▸ Your instructions: Could you write out the records below exactly as they appear?

--- Task data ---

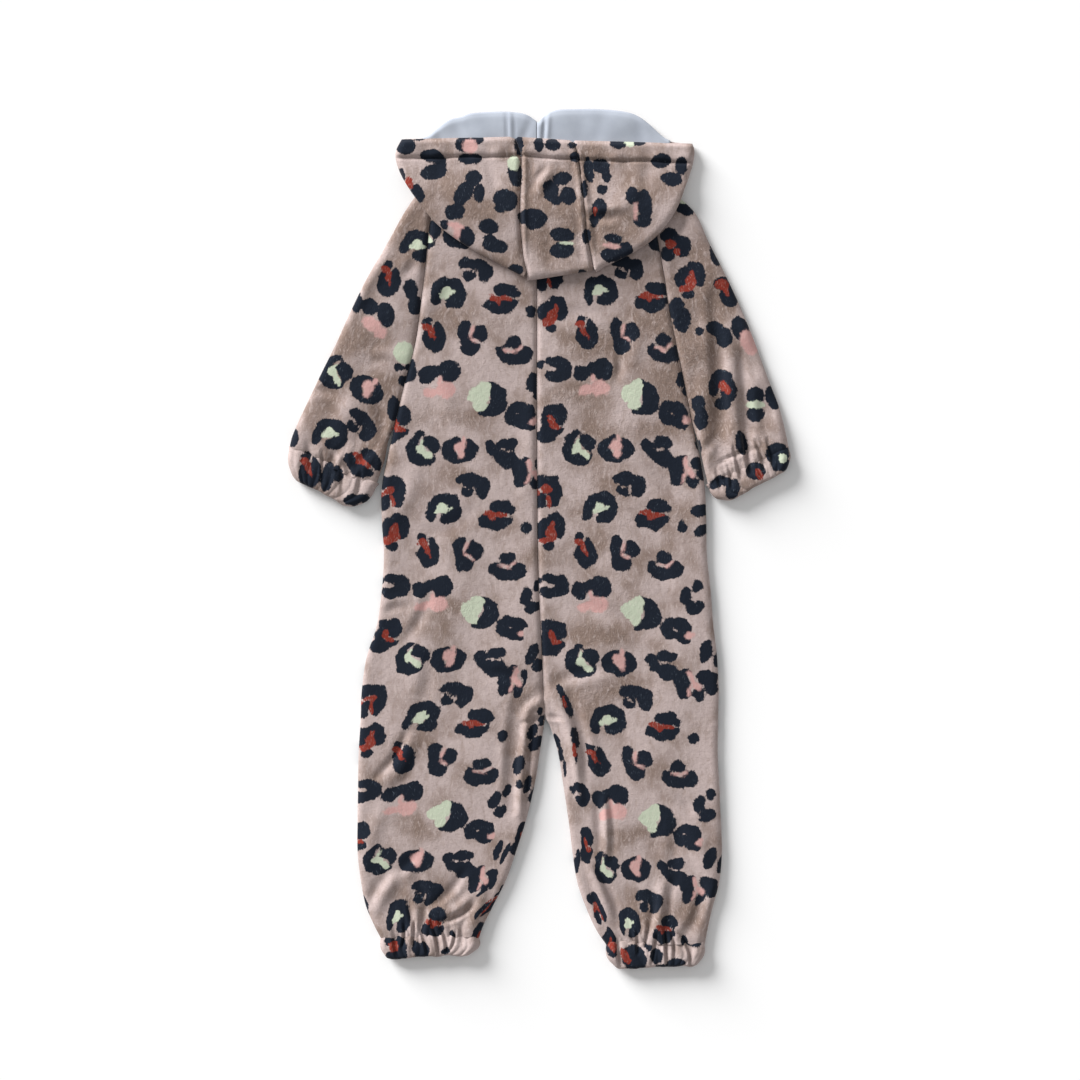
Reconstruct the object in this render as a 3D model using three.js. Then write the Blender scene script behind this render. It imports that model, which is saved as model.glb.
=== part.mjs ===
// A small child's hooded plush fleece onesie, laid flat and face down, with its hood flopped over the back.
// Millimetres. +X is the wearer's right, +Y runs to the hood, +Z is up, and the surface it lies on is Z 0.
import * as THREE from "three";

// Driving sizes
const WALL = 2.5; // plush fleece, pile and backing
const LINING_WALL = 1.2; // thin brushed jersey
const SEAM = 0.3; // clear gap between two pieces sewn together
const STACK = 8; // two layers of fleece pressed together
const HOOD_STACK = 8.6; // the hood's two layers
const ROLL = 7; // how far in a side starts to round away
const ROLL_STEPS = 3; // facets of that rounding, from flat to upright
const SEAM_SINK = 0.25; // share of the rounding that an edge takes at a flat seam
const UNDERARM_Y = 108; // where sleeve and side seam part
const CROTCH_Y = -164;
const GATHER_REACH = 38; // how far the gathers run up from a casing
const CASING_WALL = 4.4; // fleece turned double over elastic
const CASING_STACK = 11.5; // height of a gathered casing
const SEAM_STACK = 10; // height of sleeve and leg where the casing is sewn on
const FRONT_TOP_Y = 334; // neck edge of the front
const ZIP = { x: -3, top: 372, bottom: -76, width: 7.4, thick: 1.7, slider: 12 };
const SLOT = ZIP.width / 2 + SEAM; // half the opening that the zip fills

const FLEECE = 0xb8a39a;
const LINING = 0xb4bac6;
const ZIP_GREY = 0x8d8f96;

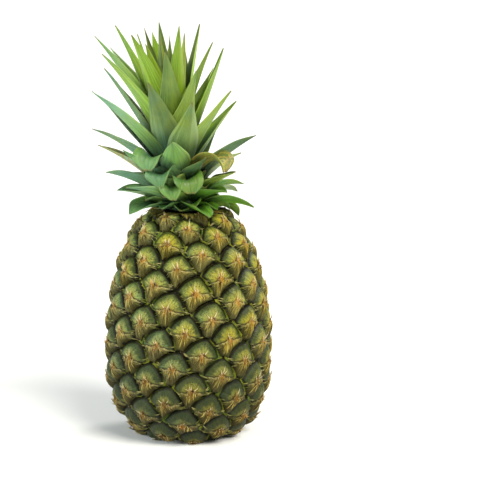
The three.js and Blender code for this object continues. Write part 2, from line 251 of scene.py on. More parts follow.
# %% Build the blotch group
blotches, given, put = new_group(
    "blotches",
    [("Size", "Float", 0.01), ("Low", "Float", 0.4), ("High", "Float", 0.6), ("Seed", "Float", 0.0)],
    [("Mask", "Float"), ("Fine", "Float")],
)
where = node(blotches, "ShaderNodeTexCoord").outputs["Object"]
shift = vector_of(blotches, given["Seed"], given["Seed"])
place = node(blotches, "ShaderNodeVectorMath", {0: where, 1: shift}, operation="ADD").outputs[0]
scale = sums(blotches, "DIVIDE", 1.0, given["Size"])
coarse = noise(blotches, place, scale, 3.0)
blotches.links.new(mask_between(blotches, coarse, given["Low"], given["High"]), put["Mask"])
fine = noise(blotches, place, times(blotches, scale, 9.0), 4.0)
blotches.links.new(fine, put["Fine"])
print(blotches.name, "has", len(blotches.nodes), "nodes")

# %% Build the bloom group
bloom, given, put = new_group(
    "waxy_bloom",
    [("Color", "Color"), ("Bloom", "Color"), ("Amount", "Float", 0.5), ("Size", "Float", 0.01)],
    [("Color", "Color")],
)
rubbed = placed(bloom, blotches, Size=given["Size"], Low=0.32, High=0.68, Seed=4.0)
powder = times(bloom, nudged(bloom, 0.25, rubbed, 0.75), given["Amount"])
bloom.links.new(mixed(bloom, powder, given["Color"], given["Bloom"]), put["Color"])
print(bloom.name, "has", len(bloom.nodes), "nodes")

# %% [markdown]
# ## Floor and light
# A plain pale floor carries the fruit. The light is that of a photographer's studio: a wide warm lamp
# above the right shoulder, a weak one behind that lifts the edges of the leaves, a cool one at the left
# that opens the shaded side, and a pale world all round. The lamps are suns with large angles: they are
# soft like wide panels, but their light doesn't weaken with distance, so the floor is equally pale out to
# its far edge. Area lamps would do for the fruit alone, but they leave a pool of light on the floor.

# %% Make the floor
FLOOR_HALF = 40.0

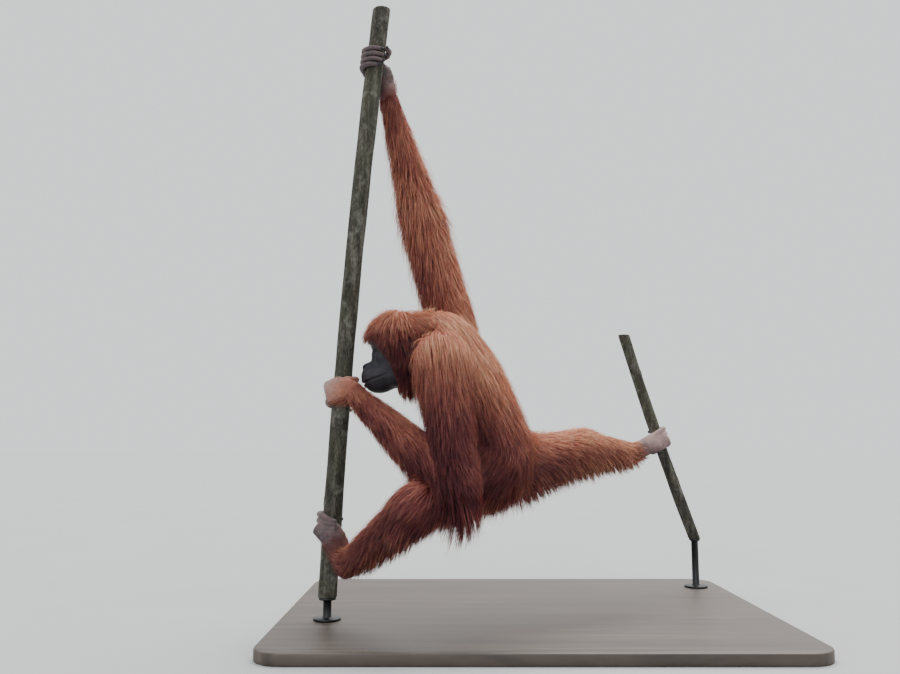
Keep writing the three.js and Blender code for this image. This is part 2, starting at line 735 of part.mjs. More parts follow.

---

▸ Completed task:
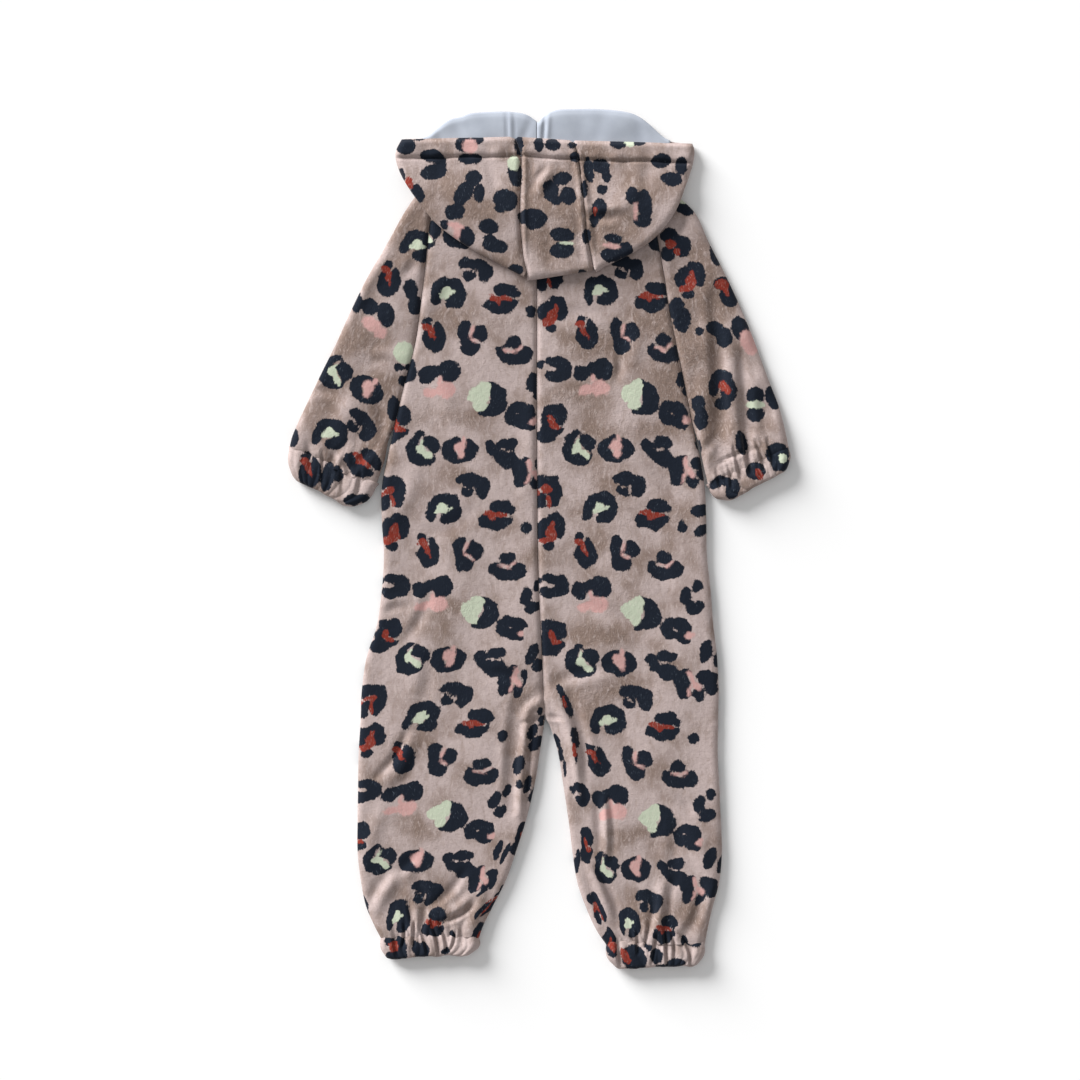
Reconstruct the object in this render as a 3D model using three.js. Then write the Blender scene script behind this render. It imports that model, which is saved as model.glb.
=== part.mjs ===
// A small child's hooded plush fleece onesie, laid flat and face down, with its hood flopped over the back.
// Millimetres. +X is the wearer's right, +Y runs to the hood, +Z is up, and the surface it lies on is Z 0.
import * as THREE from "three";

// Driving sizes
const WALL = 2.5; // plush fleece, pile and backing
const LINING_WALL = 1.2; // thin brushed jersey
const SEAM = 0.3; // clear gap between two pieces sewn together
const STACK = 8; // two layers of fleece pressed together
const HOOD_STACK = 8.6; // the hood's two layers
const ROLL = 7; // how far in a side starts to round away
const ROLL_STEPS = 3; // facets of that rounding, from flat to upright
const SEAM_SINK = 0.25; // share of the rounding that an edge takes at a flat seam
const UNDERARM_Y = 108; // where sleeve and side seam part
const CROTCH_Y = -164;
const GATHER_REACH = 38; // how far the gathers run up from a casing
const CASING_WALL = 4.4; // fleece turned double over elastic
const CASING_STACK = 11.5; // height of a gathered casing
const SEAM_STACK = 10; // height of sleeve and leg where the casing is sewn on
const FRONT_TOP_Y = 334; // neck edge of the front
const ZIP = { x: -3, top: 372, bottom: -76, width: 7.4, thick: 1.7, slider: 12 };
const SLOT = ZIP.width / 2 + SEAM; // half the opening that the zip fills

const FLEECE = 0xb8a39a;
const LINING = 0xb4bac6;
const ZIP_GREY = 0x8d8f96;

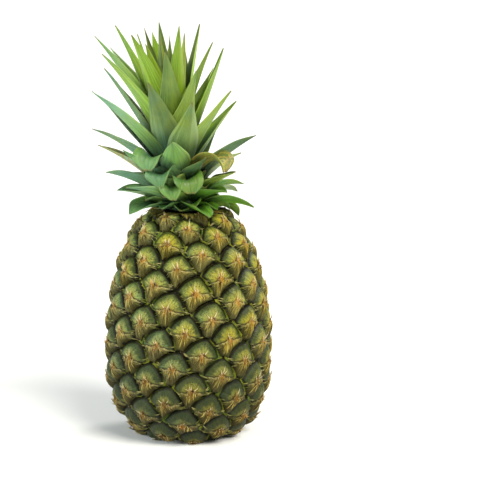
The three.js and Blender code for this object continues. Write part 2, from line 251 of scene.py on. More parts follow.
# %% Build the blotch group
blotches, given, put = new_group(
    "blotches",
    [("Size", "Float", 0.01), ("Low", "Float", 0.4), ("High", "Float", 0.6), ("Seed", "Float", 0.0)],
    [("Mask", "Float"), ("Fine", "Float")],
)
where = node(blotches, "ShaderNodeTexCoord").outputs["Object"]
shift = vector_of(blotches, given["Seed"], given["Seed"])
place = node(blotches, "ShaderNodeVectorMath", {0: where, 1: shift}, operation="ADD").outputs[0]
scale = sums(blotches, "DIVIDE", 1.0, given["Size"])
coarse = noise(blotches, place, scale, 3.0)
blotches.links.new(mask_between(blotches, coarse, given["Low"], given["High"]), put["Mask"])
fine = noise(blotches, place, times(blotches, scale, 9.0), 4.0)
blotches.links.new(fine, put["Fine"])
print(blotches.name, "has", len(blotches.nodes), "nodes")

# %% Build the bloom group
bloom, given, put = new_group(
    "waxy_bloom",
    [("Color", "Color"), ("Bloom", "Color"), ("Amount", "Float", 0.5), ("Size", "Float", 0.01)],
    [("Color", "Color")],
)
rubbed = placed(bloom, blotches, Size=given["Size"], Low=0.32, High=0.68, Seed=4.0)
powder = times(bloom, nudged(bloom, 0.25, rubbed, 0.75), given["Amount"])
bloom.links.new(mixed(bloom, powder, given["Color"], given["Bloom"]), put["Color"])
print(bloom.name, "has", len(bloom.nodes), "nodes")

# %% [markdown]
# ## Floor and light
# A plain pale floor carries the fruit. The light is that of a photographer's studio: a wide warm lamp
# above the right shoulder, a weak one behind that lifts the edges of the leaves, a cool one at the left
# that opens the shaded side, and a pale world all round. The lamps are suns with large angles: they are
# soft like wide panels, but their light doesn't weaken with distance, so the floor is equally pale out to
# its far edge. Area lamps would do for the fruit alone, but they leave a pool of light on the floor.

# %% Make the floor
FLOOR_HALF = 40.0

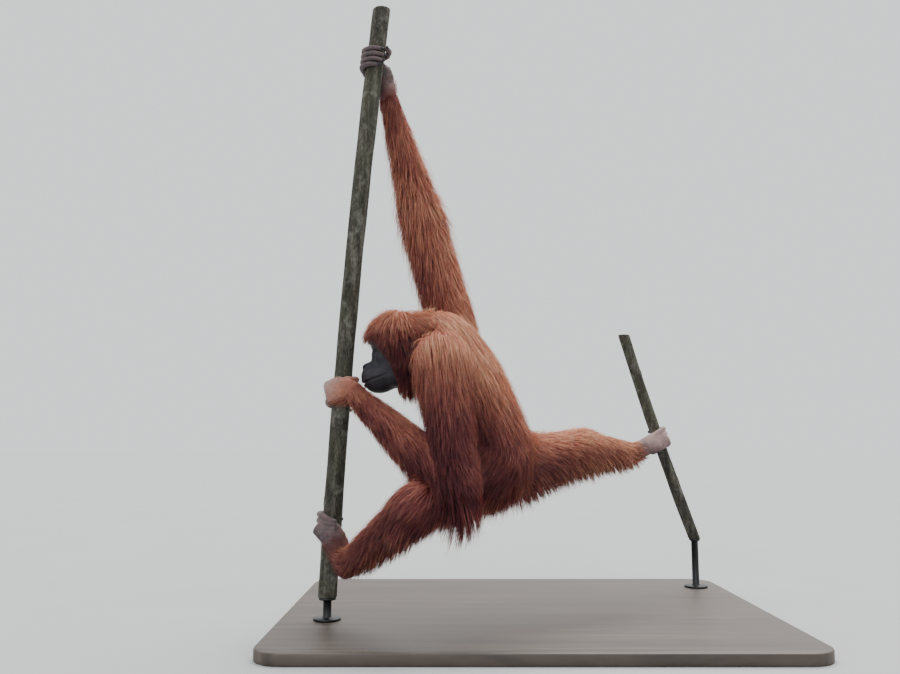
Keep writing the three.js and Blender code for this image. This is part 2, starting at line 735 of part.mjs. More parts follow.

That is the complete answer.